SPEAK WITH INTENTION. Lose the hesitations and verbal cues that suggest uncertainty. If you’re thought about what you’re about to say, own it. BORROW CONFIDENCE IF YOU HAVE TO. If people interrupt you (and boy, they will) FINISH YOUR SENTENCES. Step up when the opportunities arise. Say you can and learn along the way. You will always have to claim opportunities, or create them: I’ve always built my own jobs, or had people come to me to offer them to me, because I was out there, telling people I could do it - even before I really could.
Be eager, be ambitious, do too much - totally recommend that - but if I had any advice I could give me at 17 (or which I wish me at 34 would actually take too) it would be to go easy on yourself.

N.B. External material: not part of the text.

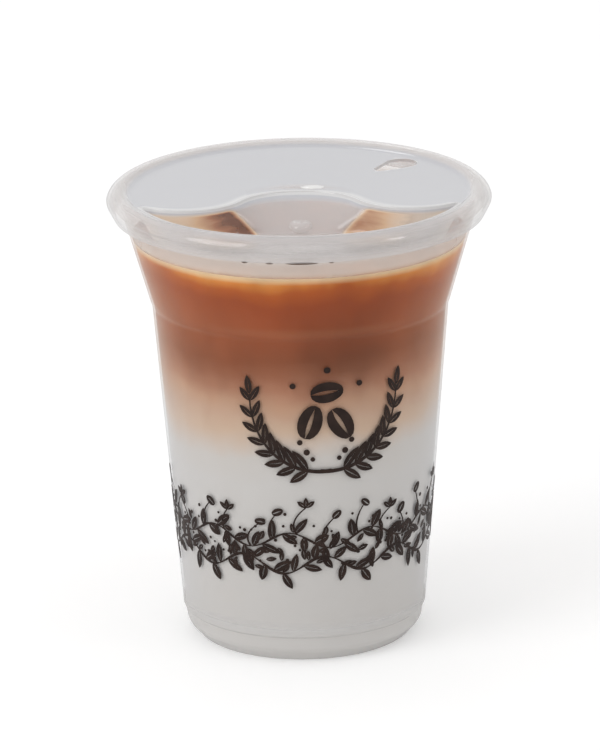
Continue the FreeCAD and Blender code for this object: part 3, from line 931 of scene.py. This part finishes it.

We're all under so much pressure, or we put ourselves under pressure, to know the way ahead, to have a grand strategy or a five or ten year plan. I think, if you're lucky, it takes ten years to figure out the direction you want to point your path in. There's so much that can't be known or predicted from where you sit, in the here and now. Don't expect to have it all figured out.
Don’t expect to nail down the specifics for a while, but go crazy asking questions. Ask yourself what makes you mad. Ask yourself what isn’t good enough. Ask yourself whose story you want to hear. Ask yourself what makes you light up. Ask yourself where you’d like to detour, who you’d like to learn from, what zig zags might take you into shady patches you could linger in, or which steep and rocky climbs you want to challenge yourself with.
I truly believe that it’s all those seeming wrong turns that actually bring you to the right path, if there is such a thing, or which can cast a light on what your story is to tell, and help you decide what kind of positive force you want to be, with the skills and time and passion and talent and energy that you have.